Pour les enquêteurs, tous ces faits « sont reliés », même s’ils n’ont encore aucune preuve. Les recherches auxquelles participent des agents de la Division des investigations générales et opérations spéciales (Digos) se concentrent sur les milieux anarchistes. Plusieurs perquisitions ont eu lieu, pour l’instant sans résultat. « Pour les saboteurs, il s’agit d’obtenir le maximum d’efficacité en prenant un minimum de risque, confie un policier. Les auteurs de ces attentats voulaient couper l’Italie en deux. » Bologne est le point de passage obligé de tout le trafic ferroviaire entre le sud et le nord de la Péninsule.

« Diversification »

En revanche, carabiniers, magistrats et forces spéciales sont persuadés que ces sabotages, qui n’ont fait aucune victime, sont liés aux travaux de construction de la ligne de TGV Lyon-Turin. Depuis plusieurs années, ce projet pharaonique entre l’Italie et la France suscite une opposition toujours vive de la part de certains riverains. Aux écologistes pacifistes de la première heure se sont joints des éléments plus incontrôlés. Le percement d’un premier tunnel de descenderie à Chiomonte, dans le val de Suse, a provoqué des manifestations parfois violentes.

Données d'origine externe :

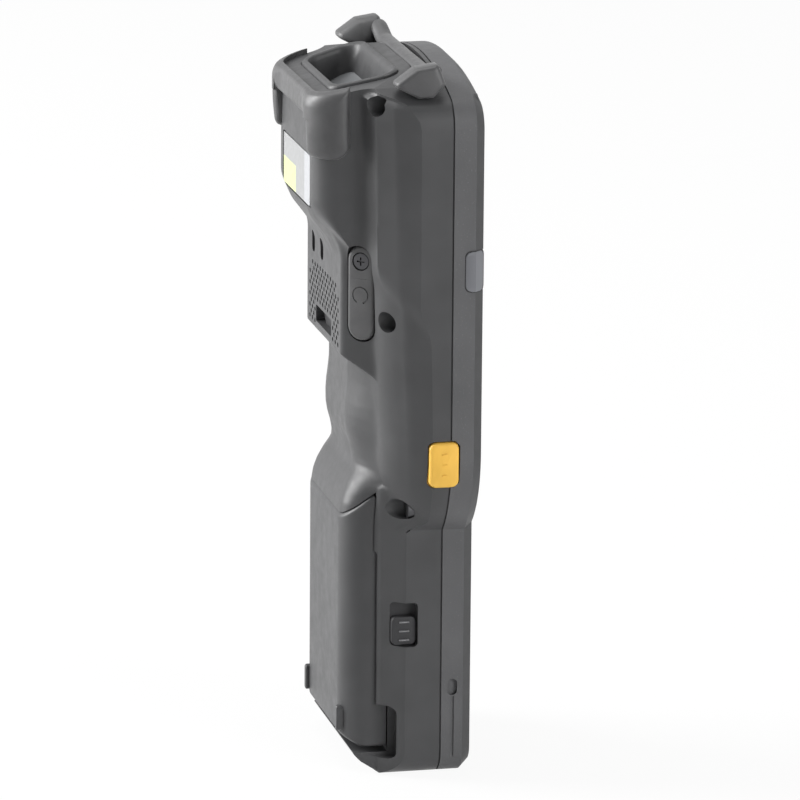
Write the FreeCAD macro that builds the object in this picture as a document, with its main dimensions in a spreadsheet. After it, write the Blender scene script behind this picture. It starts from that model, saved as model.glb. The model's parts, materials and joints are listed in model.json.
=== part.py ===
import FreeCAD, Part
import os
import re
import Sketcher

# Portable barcode data terminal, standing on its flat lower end.
# +Z runs up the terminal, -Y is the keypad side, +Y the battery side, and x = 0 its middle plane.

doc = FreeCAD.newDocument("DataTerminal")
sheet = doc.addObject("Spreadsheet::Sheet", "Dims")

# Driving dimensions, in millimetres and degrees
SIZES = {
    # outline of both housings, seen from the keypad side
    "head_half": 40.4, "handle_half": 31.0, "dome_top": 186.5, "dome_radius": 113.0,
    "head_corner": 8.0, "base_corner": 7.0, "waist_top": 88.0, "waist_rise": 21.5,
    # depth of the two shells, measured from the plane y = 0
    "seam_depth": 12.4, "rim_depth": 18.1, "edge_depth": 20.6, "face_depth": 21.0,
    "edge_inset": 2.4, "face_inset": 6.0, "wall": 2.2,
    # shoulders of the rear housing, as leaning planes
    "collar_foot": -9.5, "collar_lean": 1.32, "ridge_foot": -7.2, "ridge_inset": 3.4,
    "shoulder_foot": -2.1, "shoulder_inset": 9.4, "shoulder_lean": 3.05, "cavity_back": -7.6,
    # scan engine bulge and its leaning top
    "bulge_half": 26.5, "bulge_back": 20.0, "bulge_corner": 8.0, "bulge_foot": 144.5,
    "top_height": 184.1, "top_lean": 13.6,
    "recess_back_half": 19.5, "recess_front_half": 24.0, "recess_back": 15.5, "recess_front": -2.6,
    "recess_floor": 178.6, "window_lean": 25.0, "window_thick": 1.2, "bezel_rim": 1.4,
    # speaker section
    "speaker_half": 20.8, "speaker_back": 12.6, "speaker_side": 27.8, "speaker_side_y": 3.6,
    "speaker_foot": 109.0, "hole_dia": 1.1, "hole_pitch_x": 2.6, "hole_pitch_z": 2.5,
    # handle, battery and its bay
    "rail_back": 3.4, "rail_half": 26.2, "bay_half": 25.1, "bay_floor": 0.4,
    "battery_half": 24.6, "battery_back": 12.2, "battery_corner": 8.0, "battery_top": 68.3,
    "neck_line": 81.0, "neck_corner": 16.0, "side_reach": 29.0, "battery_foot": 9.5, "battery_gap": 0.35, "parting_rise": 0.85, "foot_rise": 0.53,
    "tongue_foot": 70.5, "tongue_y": 4.3, "sole_z": 7.0, "lip_top": 5.6,
    # screws
    "screw_x": 32.0, "screw_low_x": 30.0, "screw_top_z": 178.5, "screw_mid_z": 122.3,
    "screw_low_z": 72.3, "bore_dia": 5.4, "bore_floor": -4.6, "shank_dia": 2.5, "head_dia": 4.8,
    # keypad
    "key_gap": 0.3, "key_proud": 1.5, "key_lip": 0.7, "key_lip_thick": 0.6,
    "number_key_wide": 13.0, "number_key_high": 7.8, "number_pitch_x": 17.0, "number_pitch_z": 11.8,
    "number_row_z": 13.6, "nav_z": 78.0,
    # side keys and latches
    "side_key_y": 10.4, "side_key_wide": 7.7, "side_key_z": 86.1, "side_key_high": 11.9,
    "side_key_proud": 0.9, "latch_y": 2.6, "latch_wide": 6.5, "latch_z": 35.4, "latch_pocket": 11.8,
    "latch_high": 7.6,
    # display
    "window_half": 30.5, "window_foot": 98.0, "window_head": 176.0, "glass_thick": 1.3,
    # jack cover
    "cover_long": 25.0, "cover_wide": 7.5, "cover_thick": 3.2, "cover_z": 128.5,
    "jack_x": -22.5, "jack_y": 6.5, "jack_turn": 52.3,
    # small parts
    "screw_post": 2.4, "lens_z": 136.5, "lens_high": 10.6, "lens_wide": 3.1, "lens_deep": 3.4,
    "strip_foot": 183.6, "strip_back": 6.2, "strip_front": 10.8, "cap_x": 34.0, "cap_foot": 178.4, "cap_top": 190.0,
    "key_crown": 0.5, "bumper_thick": 2.5, "bumper_foot": 163.5, "bumper_bridge": 173.5, "bumper_gap": 14.5,
    "cover_anchor": 8.6, "contact_z": 58.0, "dock_half": 8.8,
    "latch_deep": 3.4, "label_half": 16.1, "label_low": 149.8, "label_high": 163.0, "label_sunk": 0.6,
}

for row, (name, value) in enumerate(SIZES.items(), start=1):
    sheet.set(f"A{row}", name)
    sheet.set(f"B{row}", str(value))
    sheet.setAlias(f"B{row}", name)
doc.recompute()


def bound(text):
    """A size written with the sheet's names, as an expression that the document follows."""
    return re.sub(r"[a-z_]+", lambda word: "Dims." + word[0] if word[0] in SIZES else word[0], str(text))


def value_of(text):
    """The number that a size or an expression of sizes has now."""
    result = sheet.evalExpression(bound(text))
    return float(getattr(result, "Value", result))


def new_body(label):
    """An empty PartDesign body whose label names its file."""
    made = doc.addObject("PartDesign::Body", label)
    made.Label = label
    return made


def origin_plane(body, role):
    """One of a body's own origin planes."""
    return next(item for item in body.Origin.OriginFeatures if item.Role == role)


def sketch(body, role, outlines, offset="0", lean=None, turn=None):
    """A sketch of closed outlines on an origin plane, moved from it, and leaned about x or turned about y.

    Each outline is a list of corners (x, y) or (x, y, radius), counterclockwise. With a radius the run to
    the next corner is an arc: it bulges outwards, or inwards where the radius starts with "in ".
    """
    made = body.newObject("Sketcher::SketchObject", body.Label + "_sketch")
    made.AttachmentSupport = [(origin_plane(body, role), "")]
    made.MapMode = "FlatFace"
    angle = lean if lean is not None else turn
    if angle is not None:
        axis = FreeCAD.Vector(1, 0, 0) if lean is not None else FreeCAD.Vector(0, 1, 0)
        made.AttachmentOffset = FreeCAD.Placement(FreeCAD.Vector(), FreeCAD.Rotation(axis, 1))
        made.setExpression("AttachmentOffset.Rotation.Angle", bound(angle))
    shift = offset if isinstance(offset, tuple) else ("0", "0", offset)
    for letter, text in zip("xyz", shift):
        made.setExpression(f"AttachmentOffset.Base.{letter}", bound(text))
    for outline in outlines:
        draw_outline(made, outline)
    return made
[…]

Alors que le chantier s’enfonce chaque jour plus profondément dans la terre, hors d’atteinte des jets de pierres qui visent les ouvriers, et que le froid de l’hiver décourage les rassemblements de masse, les enquêteurs estiment qu’ils ont à faire à « une diversification » de la lutte des opposants au TGV.

Mais, dans un pays où la mémoire de la violence politique, de gauche comme de droite, pendant les « années de plomb » est toujours vive, ces incidents ont aussitôt réveillé un vieux débat. Un incendie d’un poste d’aiguillage relève-t-il du terrorisme ou pas ? Ministre des transports, Maurizio Lupi (droite) n’a pas hésité à commenter : « Il arrive ce que j’ai toujours redouté : un acte terroriste contre le chantier du TGV. L’incendie criminel de Bologne en est un. » Une affirmation forte alors que le pays commémore l’attentat d’origine mafieuse contre un train qui, le 23 décembre 1984, avait coûté la vie à dix-sept personnes.

Aussitôt, le premier ministre, Matteo Renzi, a recadré son ministre : « Nous analysons la situation. Mais je ne voudrais pas évoquer les paroles du passé. Ce qui est certain, c’est qu’une série de sabotages est en cours contre des ouvrages liés au TGV. » De son côté, prudent, le ministre de l’intérieur, Angelino Alfano (droite), se contente d’affirmer que « ceux qui s’opposent au TGV n’intimideront pas l’Etat. Le gouvernement et le pays n’ont pas peur ».

Question de vocabulaire ? Pas seulement. Le parquet de Turin avait réclamé neuf ans de prison contre quatre hommes accusés de terrorisme après avoir donné l’assaut, en mai 2013, au chantier de la ligne Lyon-Turin, à Chiomonte. Le 18 décembre, le tribunal les a condamnés à trois ans et demi, requalifiant leur délit en « détention d’armes de guerre » et « dégâts suivis d’un incendie ».